October 10, 2009

October Monster Mania: the Dogtown Werewolf

The other night, I had a dream about the New England modernist painter Marsden Hartley. In the morning, I started to research Dogtown online. Surprise! Marsden Hartley painted there in the 1930s. What a strange coincidence.


"Dogtown" by Marsden Hartley.

Dogtown is surrounded by strange coincidences. Some of them, added together, may lead one to believe New England's only werewolf lurks on this stony (yet swampy) plateau.

But before the werewolf, the basics. Dogtown is located between Gloucester and Rockport on Cape Ann, Massachusetts. In the late 17th and early 18th century it was a village of about one hundred families, who had settled on the plateau as a refuge from pirates and the British navy. After the war of 1812 the coastal areas became safer, and most villagers moved to Rockport and Gloucester.

Only a handful of widows, independent-minded women and vagabonds remained, and they soon acquired a reputation as witches. The feral dogs they kept for protection gave the village its name. In 1830 Dogtown's last inhabitant, freed slave Cornelius Finson, was moved to the Gloucester poorhouse. Dogtown became a ghost town.

Dogtown is now a rugged 3,000 acre park where visitors can see the village's abandoned cellar holes, and large boulders that philanthropist Roger Babson employed local masons to carve during the Great Depression.


Does this boulder inspire, or just make you feel depressed?

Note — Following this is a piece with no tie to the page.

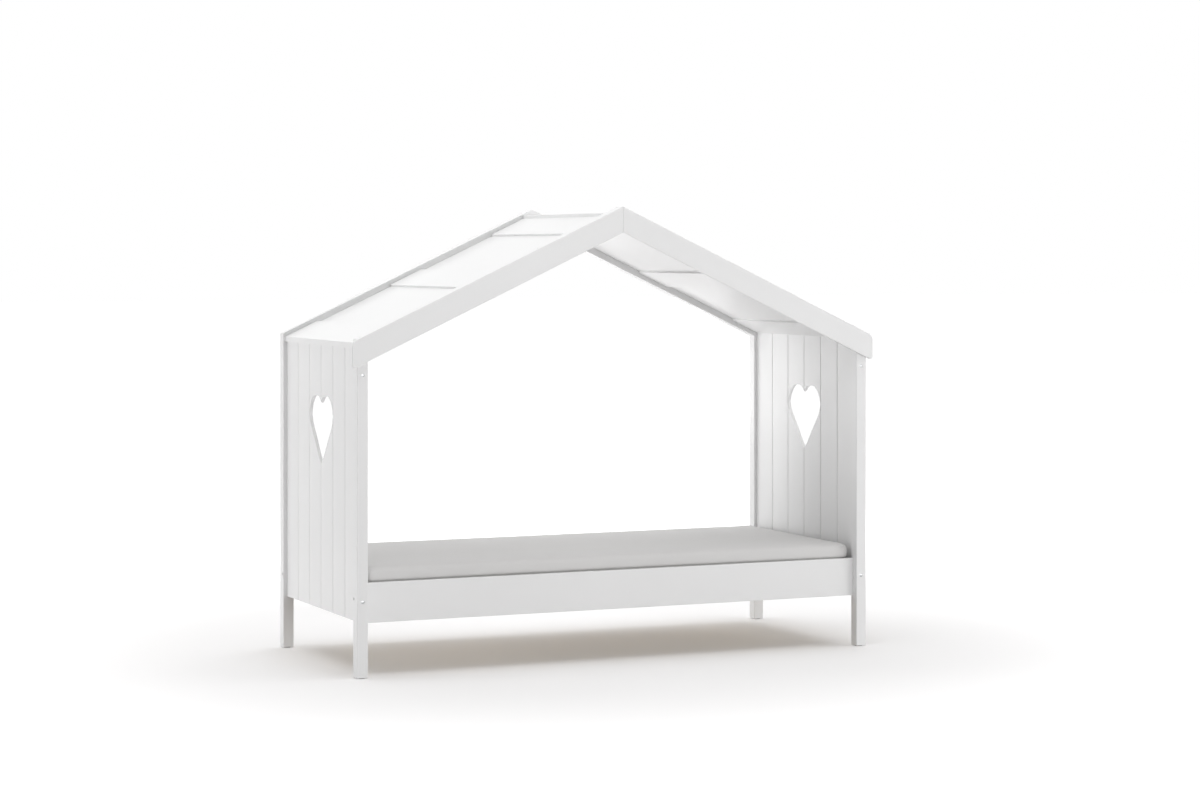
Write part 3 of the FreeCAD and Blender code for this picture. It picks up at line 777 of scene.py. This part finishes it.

Where does the werewolf fit in? Look at these coincidences:

  • According to the late folklorist Richard Cahill, the local Agawam Indians claimed their ancestors had heads like dogs, and that eating a certain plant would give anyone the same canine features. (Note: I haven't seen this folklore in any other sources, so I can't verify the Agawam Indians really believed this.)
  • In the early 1600's, the first European settlers on Cape Ann were regularly attacked by wolves.
  • One of Dogtown's last inhabitants, a woman named Daffy Archer, wore a wolf's tooth around her neck. FYI, she also made medicinal brews out of snail mucous.
  • In the 1890s, a Gloucester sailor named James Merry successfully wrestled to the ground a bull pastured in Dogtown. On the night September 10, 1892, he returned alone for a rematch, and was found dead the next day with his throat torn out. Friend's didn't think the wound looked like it was made by a bull. He died on the full moon.


James Merry commemorative boulder in Dogtown, borrowed from here.

  • On March 17, 1984, a Boston resident saw a large animal roaming the cliff's above Crane's Beach. Because of its size he thought it might be a mountain lion, but local wildlife officials insist no mountain lions live on Cape Ann. March 17 was a full moon.
  • On March 21, a dead deer was found on Crane's Beach. It had been mutilated, but not eaten. That same night near the road to Dogtown two teens saw a "gray monstrous dog-like animal, running into the woods. It had big teeth and was foaming at the mouth."

Those are the coincidences. Do they add up to a verifiable werewolf? Maybe, maybe not. But I suggest being extra cautious if you see any big gray dogs near Gloucester or Rockport.

My main resource for all this is Richard Cahill's Things That Go Bump in the Night. I don't think its available online, but you can find it at many New England gift shops.

2 comments:

Andrew D. Gable said...

The account of Merry's death in the Boston Daily Globe for September 12, 1892 makes it pretty clear he was gored through the chest.

Peter Muise said...

Hi Andrew!

Thanks for your comment. Does the Globe article have any comment from his friends about his wounds? Their comments on his wounds seem to be why Richard Cahill suggests his death was unusual (or even more unusual than being gored by a bull)!